You may think that if your child is always in a bad mood or is anti-social that they are just being moody. The truth is that depression is a sadness that is affecting their everyday life. All of the things that they used to enjoy like spending time with their friends or the effort they used to put into getting good grades is gone. They may be telling you that they are not hungry or have been skipping lunch at school. You may have heard them say things like “I don’t care anymore” or “I’m worthless.” They could get a lot of headaches as a result of their stress and have no care for the future. If you see any of these signs on a daily basis, do not ignore them and feel like they will go away with time.
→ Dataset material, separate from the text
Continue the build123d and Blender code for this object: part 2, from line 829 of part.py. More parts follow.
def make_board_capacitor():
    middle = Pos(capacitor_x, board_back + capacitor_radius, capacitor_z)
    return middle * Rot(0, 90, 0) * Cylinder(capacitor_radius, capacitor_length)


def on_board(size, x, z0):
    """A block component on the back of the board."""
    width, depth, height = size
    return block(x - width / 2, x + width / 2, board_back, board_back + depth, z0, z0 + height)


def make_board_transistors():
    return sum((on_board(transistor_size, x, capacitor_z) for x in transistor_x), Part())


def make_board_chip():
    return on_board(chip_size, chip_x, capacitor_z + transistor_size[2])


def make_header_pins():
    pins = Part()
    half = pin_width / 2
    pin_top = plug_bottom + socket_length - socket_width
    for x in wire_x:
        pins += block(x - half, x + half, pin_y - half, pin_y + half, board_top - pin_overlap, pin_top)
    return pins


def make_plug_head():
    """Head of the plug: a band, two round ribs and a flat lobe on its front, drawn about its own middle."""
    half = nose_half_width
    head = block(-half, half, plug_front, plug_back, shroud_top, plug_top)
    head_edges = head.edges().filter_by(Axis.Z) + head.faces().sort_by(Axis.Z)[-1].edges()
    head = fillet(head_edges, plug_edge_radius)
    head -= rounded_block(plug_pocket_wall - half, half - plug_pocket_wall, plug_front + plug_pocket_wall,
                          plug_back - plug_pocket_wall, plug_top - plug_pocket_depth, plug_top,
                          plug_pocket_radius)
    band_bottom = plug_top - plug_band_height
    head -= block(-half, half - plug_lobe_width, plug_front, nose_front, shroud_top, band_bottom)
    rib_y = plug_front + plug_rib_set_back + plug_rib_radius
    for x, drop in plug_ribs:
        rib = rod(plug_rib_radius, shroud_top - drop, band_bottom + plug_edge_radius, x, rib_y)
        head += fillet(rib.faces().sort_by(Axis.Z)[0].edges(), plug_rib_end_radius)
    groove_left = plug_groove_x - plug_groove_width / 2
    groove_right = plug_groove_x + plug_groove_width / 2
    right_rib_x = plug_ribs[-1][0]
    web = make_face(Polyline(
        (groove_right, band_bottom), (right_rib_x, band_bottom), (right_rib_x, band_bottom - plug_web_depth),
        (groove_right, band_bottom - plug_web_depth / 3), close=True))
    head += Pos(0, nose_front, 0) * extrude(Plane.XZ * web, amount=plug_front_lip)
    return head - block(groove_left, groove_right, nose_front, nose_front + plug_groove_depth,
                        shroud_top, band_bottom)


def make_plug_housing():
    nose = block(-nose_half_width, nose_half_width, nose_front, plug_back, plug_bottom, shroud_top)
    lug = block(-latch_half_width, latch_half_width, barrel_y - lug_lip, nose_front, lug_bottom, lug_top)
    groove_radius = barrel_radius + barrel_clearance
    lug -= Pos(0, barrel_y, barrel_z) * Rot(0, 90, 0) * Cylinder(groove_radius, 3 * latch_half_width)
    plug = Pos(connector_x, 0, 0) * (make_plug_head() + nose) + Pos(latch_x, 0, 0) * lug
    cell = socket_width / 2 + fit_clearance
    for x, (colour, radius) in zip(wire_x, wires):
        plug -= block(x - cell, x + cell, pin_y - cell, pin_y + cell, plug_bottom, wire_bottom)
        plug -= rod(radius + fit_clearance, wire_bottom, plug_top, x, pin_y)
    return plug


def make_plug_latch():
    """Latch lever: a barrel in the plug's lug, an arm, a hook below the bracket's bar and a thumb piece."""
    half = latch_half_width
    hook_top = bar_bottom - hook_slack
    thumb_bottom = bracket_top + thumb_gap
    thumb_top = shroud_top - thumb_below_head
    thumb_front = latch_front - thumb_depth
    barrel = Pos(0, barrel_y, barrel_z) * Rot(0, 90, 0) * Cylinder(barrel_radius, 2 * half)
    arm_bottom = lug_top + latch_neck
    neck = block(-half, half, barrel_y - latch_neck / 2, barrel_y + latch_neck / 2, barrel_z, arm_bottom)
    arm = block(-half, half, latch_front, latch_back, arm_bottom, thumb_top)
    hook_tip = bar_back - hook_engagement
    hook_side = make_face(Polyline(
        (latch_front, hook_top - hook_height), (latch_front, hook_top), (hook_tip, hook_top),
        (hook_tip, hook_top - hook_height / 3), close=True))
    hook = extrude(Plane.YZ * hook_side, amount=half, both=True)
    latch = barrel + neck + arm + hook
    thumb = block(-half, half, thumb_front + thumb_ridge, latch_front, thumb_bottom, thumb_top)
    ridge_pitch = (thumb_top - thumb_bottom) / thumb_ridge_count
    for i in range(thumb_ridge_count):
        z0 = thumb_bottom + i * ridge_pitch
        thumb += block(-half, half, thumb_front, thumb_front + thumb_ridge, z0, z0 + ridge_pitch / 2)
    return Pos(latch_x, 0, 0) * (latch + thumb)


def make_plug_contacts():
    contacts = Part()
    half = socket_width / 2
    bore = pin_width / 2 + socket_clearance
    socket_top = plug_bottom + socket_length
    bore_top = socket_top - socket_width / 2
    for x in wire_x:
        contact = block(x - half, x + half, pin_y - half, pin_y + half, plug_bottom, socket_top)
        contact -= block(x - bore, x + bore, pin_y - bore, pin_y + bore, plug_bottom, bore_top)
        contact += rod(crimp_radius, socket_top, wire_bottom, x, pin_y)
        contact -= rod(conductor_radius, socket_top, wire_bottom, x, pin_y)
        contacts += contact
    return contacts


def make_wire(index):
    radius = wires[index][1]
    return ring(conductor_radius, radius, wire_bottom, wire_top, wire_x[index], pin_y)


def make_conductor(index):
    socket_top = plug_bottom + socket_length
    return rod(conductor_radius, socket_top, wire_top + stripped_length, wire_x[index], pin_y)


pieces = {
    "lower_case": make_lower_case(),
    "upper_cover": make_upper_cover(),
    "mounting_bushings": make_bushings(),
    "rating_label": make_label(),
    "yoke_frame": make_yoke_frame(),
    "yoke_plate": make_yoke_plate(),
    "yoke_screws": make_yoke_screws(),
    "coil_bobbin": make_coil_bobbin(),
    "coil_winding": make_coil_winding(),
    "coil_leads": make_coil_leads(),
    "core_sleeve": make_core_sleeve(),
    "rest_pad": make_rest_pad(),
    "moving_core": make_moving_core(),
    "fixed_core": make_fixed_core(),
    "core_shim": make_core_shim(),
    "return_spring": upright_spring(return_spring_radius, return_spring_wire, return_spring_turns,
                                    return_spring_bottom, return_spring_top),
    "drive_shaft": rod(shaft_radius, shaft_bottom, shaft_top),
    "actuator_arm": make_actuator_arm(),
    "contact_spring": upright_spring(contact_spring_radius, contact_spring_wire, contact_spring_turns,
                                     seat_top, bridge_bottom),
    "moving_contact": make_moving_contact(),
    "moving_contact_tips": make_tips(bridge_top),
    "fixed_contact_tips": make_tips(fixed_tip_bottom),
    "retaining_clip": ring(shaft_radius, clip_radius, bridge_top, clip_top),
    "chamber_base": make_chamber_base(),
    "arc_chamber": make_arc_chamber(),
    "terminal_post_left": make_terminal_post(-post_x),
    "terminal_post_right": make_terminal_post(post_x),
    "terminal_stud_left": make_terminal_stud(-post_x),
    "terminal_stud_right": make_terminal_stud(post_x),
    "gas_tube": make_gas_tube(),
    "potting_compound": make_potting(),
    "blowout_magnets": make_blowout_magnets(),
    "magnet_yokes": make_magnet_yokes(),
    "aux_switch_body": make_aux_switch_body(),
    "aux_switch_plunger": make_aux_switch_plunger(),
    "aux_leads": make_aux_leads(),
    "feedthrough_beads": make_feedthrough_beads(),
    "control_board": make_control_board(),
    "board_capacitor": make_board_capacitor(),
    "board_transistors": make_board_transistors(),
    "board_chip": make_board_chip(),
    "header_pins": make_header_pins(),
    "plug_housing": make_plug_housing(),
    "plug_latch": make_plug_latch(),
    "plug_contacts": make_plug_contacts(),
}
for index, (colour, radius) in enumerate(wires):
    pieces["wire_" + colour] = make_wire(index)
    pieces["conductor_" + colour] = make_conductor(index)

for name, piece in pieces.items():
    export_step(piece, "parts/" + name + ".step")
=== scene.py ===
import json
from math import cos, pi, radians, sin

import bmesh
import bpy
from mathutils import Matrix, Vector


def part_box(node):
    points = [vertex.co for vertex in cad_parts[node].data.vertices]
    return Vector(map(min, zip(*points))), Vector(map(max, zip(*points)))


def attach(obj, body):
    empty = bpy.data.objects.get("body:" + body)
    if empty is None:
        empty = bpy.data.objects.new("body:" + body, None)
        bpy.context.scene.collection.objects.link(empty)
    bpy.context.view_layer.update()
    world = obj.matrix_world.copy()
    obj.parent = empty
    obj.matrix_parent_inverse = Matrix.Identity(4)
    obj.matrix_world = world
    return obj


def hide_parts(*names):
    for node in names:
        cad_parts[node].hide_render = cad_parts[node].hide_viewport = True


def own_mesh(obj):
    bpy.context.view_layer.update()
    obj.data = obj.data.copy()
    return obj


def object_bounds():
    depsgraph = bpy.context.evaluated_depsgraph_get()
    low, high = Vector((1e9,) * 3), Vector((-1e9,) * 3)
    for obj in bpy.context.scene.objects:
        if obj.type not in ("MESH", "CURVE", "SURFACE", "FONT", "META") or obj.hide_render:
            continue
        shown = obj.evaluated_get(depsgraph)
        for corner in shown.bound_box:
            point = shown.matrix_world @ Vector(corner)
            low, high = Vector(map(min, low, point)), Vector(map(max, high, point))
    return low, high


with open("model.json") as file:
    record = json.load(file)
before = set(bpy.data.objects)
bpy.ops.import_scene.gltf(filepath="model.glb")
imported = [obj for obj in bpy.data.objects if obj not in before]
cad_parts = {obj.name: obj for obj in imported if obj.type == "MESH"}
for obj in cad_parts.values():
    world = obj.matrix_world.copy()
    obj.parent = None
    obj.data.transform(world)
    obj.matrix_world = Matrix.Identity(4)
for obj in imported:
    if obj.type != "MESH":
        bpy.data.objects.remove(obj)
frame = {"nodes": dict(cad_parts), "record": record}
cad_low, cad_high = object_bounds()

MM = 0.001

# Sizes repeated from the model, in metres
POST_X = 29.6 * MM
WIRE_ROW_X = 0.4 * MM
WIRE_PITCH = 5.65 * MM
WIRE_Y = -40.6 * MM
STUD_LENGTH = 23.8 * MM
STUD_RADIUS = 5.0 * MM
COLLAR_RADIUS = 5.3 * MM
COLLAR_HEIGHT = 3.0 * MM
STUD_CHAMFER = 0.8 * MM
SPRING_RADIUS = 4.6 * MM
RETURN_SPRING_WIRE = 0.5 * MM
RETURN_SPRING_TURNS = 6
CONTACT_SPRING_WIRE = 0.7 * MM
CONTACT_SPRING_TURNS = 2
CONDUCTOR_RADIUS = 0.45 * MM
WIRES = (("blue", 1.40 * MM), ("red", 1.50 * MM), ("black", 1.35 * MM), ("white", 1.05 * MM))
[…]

In order to avoid feeling like you could have done something to prevent your child from hurting themselves, communicate with your child. Talk to your child about how they are feeling and if there is anything going on at school that is bothering them. They may feel hesitant to talk to you in believing that you are not minding your own business or that you are looking to change them. Just explain to your child the changes that you have noticed in them and speak to them like they should be comfortable enough to tell you anything. You should also call your child’s doctor as your child may have a medical condition that is the cause to their depression. Your doctor can refer your child to psychotherapy or prescribe them medication. From ages 12 through 21, your child’s doctor can also screen them for depression every year. Any suicidal thoughts your child will express to their doctor will treated like an emergency.

There is plenty that you can do for your child around the house. This includes making sure that your child eats, gets seven to eight hours of sleep, gets at least half and hour of exercise, and is socializing at school and being with their friends. You can suggest to them to join clubs of activities they would be interested in or to play sports to meet new people. If they are spending too much time on their phones or their computers, it means that they are not making real human connections. Tell them that they can be on their phones for no more than an hour and they need to spend the rest of that time interacting with their family or friends. When your kids accomplish something, make sure to compliment them for that so that they feel special and pleased with themselves.

If your child is being bullied at school, speak to them about it as bullying is the major cause of mental health problems. If you see any bruises on your child, talk to them about it and know that there is a solution to end the bullying such as speaking to the principal. You should also speak to your child if they are dealing with a loss or are grieving. Loss can be very hard for a child to handle as it is a rude awakening of how sad the world can be. As a parent, it is your job to help make this tragic event easier for them. If you as a parent are grieving, take notice of your child as well and try to heal together by finding grief counseling resources in your area. Try your hardest to lessen the stress in your house such as helping your child with homework assignments that are too hard for them to do. If they have any big projects, try to organize them by helping them get supplies or make a checklist of everything that needs to be accomplished so not everything feels like it needs to be done at once.

Lock away guns, sharp knives, long ropes, medications, or alcohol in a place where your child cannot find them to avoid a suicide attempt. You never want them to feel like there is anything in their environment for them to hurt themselves. You should do some research yourself about what depression feels like for a child as well as a symptoms. What seems like crankiness or laziness could end up being a bigger problem later if you let the symptoms persist. If you have anyone in your family with a history of depression, it may be wise to talk to them about what to do about your child. Maybe that relative can speak to the child themselves to better educate them.

It is best to develop a treatment plan for your child where they attend therapy a certain amount of times a week as well as taking any medication to lessen their symptoms of depression. You can also make a list of people for your child to speak to in case the symptoms worsen. If your child is experiencing Suicidal Thoughts, please call the National Suicide Prevention Hotline at 1-800-273-8255.